Itália, Anos de Chumbo e Futebol – Parte II
Não se pode ter uma compreensão da história política da Itália contemporânea sem analisar as eleições gerais dos idos de 1948. E estas não são compreendidas sem analisar a geografia europeia da “Guerra Fria”. Num vislumbre rápido do mapa europeu, apenas havia 6 estados pró-EUA (Republica Federal Alemã, França, Áustria, Portugal, Espanha e Suíça), portanto uma vitória do Partido Comunista Italiano nas eleições de 1948, poderia ser um duro golpe para Washington.
Por ordem de Harry S. Truman, foram entregues 1 milhão de dólares à CIA para financiar partidos de direita, especialmente o Democrazia Cristiana. Ao mesmo tempo, no sul houve campanhas de intimidação de militantes comunistas e socialistas – com mortes, inclusivamente -, recorrendo aos serviços das mafias sicilianas e napolitanas.
As eleições foram disputadas entre o Democrazia Crisitiana (liderada por Alcides Gaspari) e o Frento Democratico Popolare (uma coligação de socialistas e comunistas, dirigidas por Palmiro Togliatti – o sucessor do mítico Antonio Gramsci no PCI). O resultado das eleições foi o que se previa, uma vitória da Democrazia Cristiana, com a Itália a ser um membro fundador da NATO/OTAN no ano seguinte (1949).

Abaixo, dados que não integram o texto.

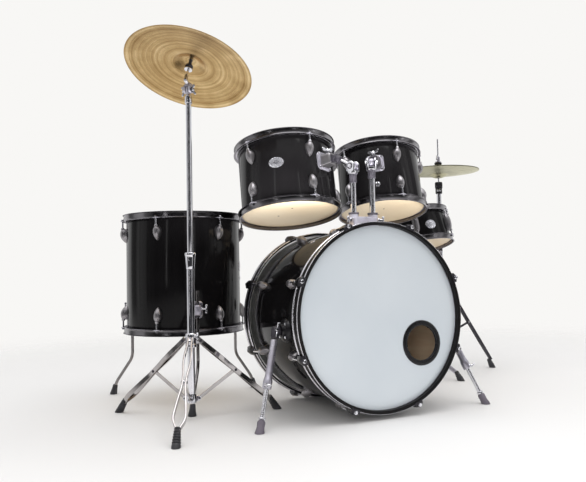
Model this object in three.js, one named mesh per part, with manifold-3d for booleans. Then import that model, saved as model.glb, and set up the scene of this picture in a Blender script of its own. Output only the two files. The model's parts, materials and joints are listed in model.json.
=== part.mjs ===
// Acoustic drum kit: 22 in bass drum, 13 in and 12 in rack toms, 16 in floor tom,
// 14 in snare, 16 in crash cymbal and 14 in hi-hats with their stands and pedals.
// Millimetres, +Z up. The bass drum's front head faces -Y.
import * as THREE from 'three';
import { mergeVertices } from 'three/addons/utils/BufferGeometryUtils.js';
import Module from 'manifold-3d';

const wasm = await Module();
wasm.setup();

// ---------------------------------------------------------------- dimensions
const ORIGIN = [126.08, 448.33];      // layout point that becomes X = Y = 0
const GAP = 0.4;                   // clearance between touching pieces

const BASS = { r: 279.4, wall: 8, z0: 17, z1: 423, hoopR: 295, hoopIn: 283.5, hoopW: 38, len: 440, zc: 310, tau: 1.95, lugs: 8 };
const PORT = { x: 145, y: 89, rIn: 55, rOut: 71.5 };
const SPUR = { pivot: [312, 118, 275], foot: [406.5, 24.4, 0], tubeR: 10.5, boreR: 7.4, rodR: 6.8 };
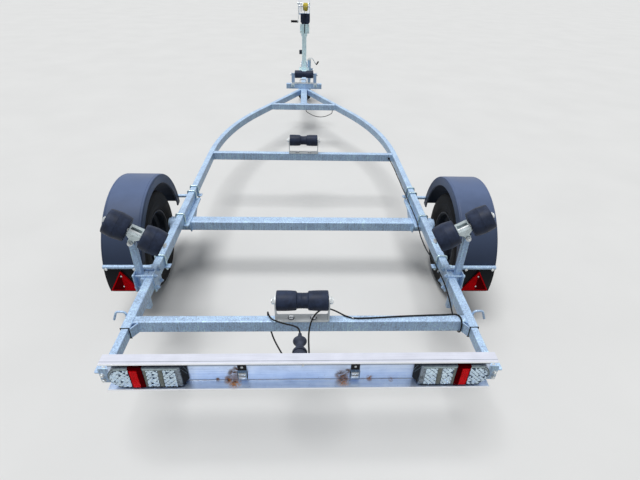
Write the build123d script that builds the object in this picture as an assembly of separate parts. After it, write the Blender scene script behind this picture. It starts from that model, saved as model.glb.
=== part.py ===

A entrada da Itália para a NATO não foi nada pacífica, especialmente na zona geográfica onde o PCI tinha mais força politica. E é nesses protestos, que começa o ciclo de violência política que marcará a fase seguinte. Luigi Trastuli, um jovem (21 anos) operário de fábrica que participava num protesto, é assassinado com três tiros no peito por militantes de extrema-direita. Doravante, quer a esquerda, quer a direita começam a advogar a lutar armada como meio político.
Na década de 60, vários movimentos de esquerda começam a autogestionar fábricas e organizar greves. Com o escalar da violência política nas ruas, os dois principais partidos italianos assinam um acordo que chamaram de “Compromesso Storico” (Compromisso Histórico). Enrico Berlinguer (PCI) e Aldo Moro (DC) juntam assim os “seus” partidos em 1973 causando, em muitos militantes de extrema-esquerda, um sentimento de traição. Pois, muitos não haviam esquecido a história recente da eleição de 1948.
Daí para a frente há um escalar da violência política, as Brigadas Vermelhas raptam Aldo Moro durante 55 dias, assassinando-o ao fim desse período.
Como futebol é política – ao contrário do que muitos dizem – tudo isto se manifestou nas curvas dos estádios italianos. Uma das primeiras claques a aparecer com uma ideologia de esquerda foram os Fedayn da Roma. Rivais dos Irriducibili, os Fedayn escolheram o seu nome em homenagem aos guerrilheiros palestinianos que estavam a iniciar as suas primeiras ações. Mais tarde esta claque juntar se ia a outras claques e formariam os C.U.C.S. – mas estes já não tinham uma ideologia política definida, havendo convívio de várias tendências.
A zona onde mais se manteve essa definição do campo ideológico foi na zona forte do PCI, a Emilia-Romagna e Tocasna. As Brigate Autonome Livornese (BAL) apenas nascem em 1999 – daí o grande Cristiano Lucarelli jogar com número 99 -, mas são herdeiras de toda uma tradição que começou com o Gruppo Autonomo e os Sbandati. A formação das B.A.L. está ligada à necessidade de fazer uma grande claque antifascista, ao invés de ter vários grupos menores no estádio. Por iniciativa das B.A.L. formou-se uma agrupamento de ultras que tinham uma ideologia politica definida (comunista) e que se deveriam opor abertamente ao crescimento do fascismo nos estádios, essa união designou-se Fronte di Resistenza Ultras – era composta por ultras do Ternana, Ancona, Modena, Casertana, Savona e Cosenza.
Todos estes ultras recuperaram músicas como Bandiera Rossa (hino do PCI), Fischia il Vento e Bella Ciao (hinos partisans). Rostos do Che Guevara, Stalin e foices e martelos abundam nos seus tifos e bandeiras.
Este extremar de posições políticas foi importantíssimo para o começo do movimento Ultra em Itália, que depois se difundiu por toda Europa.
Imagens: na galeria de imagens desta publicação podemos ver dois mapas, um das eleições italianas de 1948 e outro da localização das claques que se definem politicamente como extrema direita. Se observarmos com atenção, verificamos que a zona onde o PCI ganhou as eleições, não há claques que – pelo menos abertamente – se definam como de direita.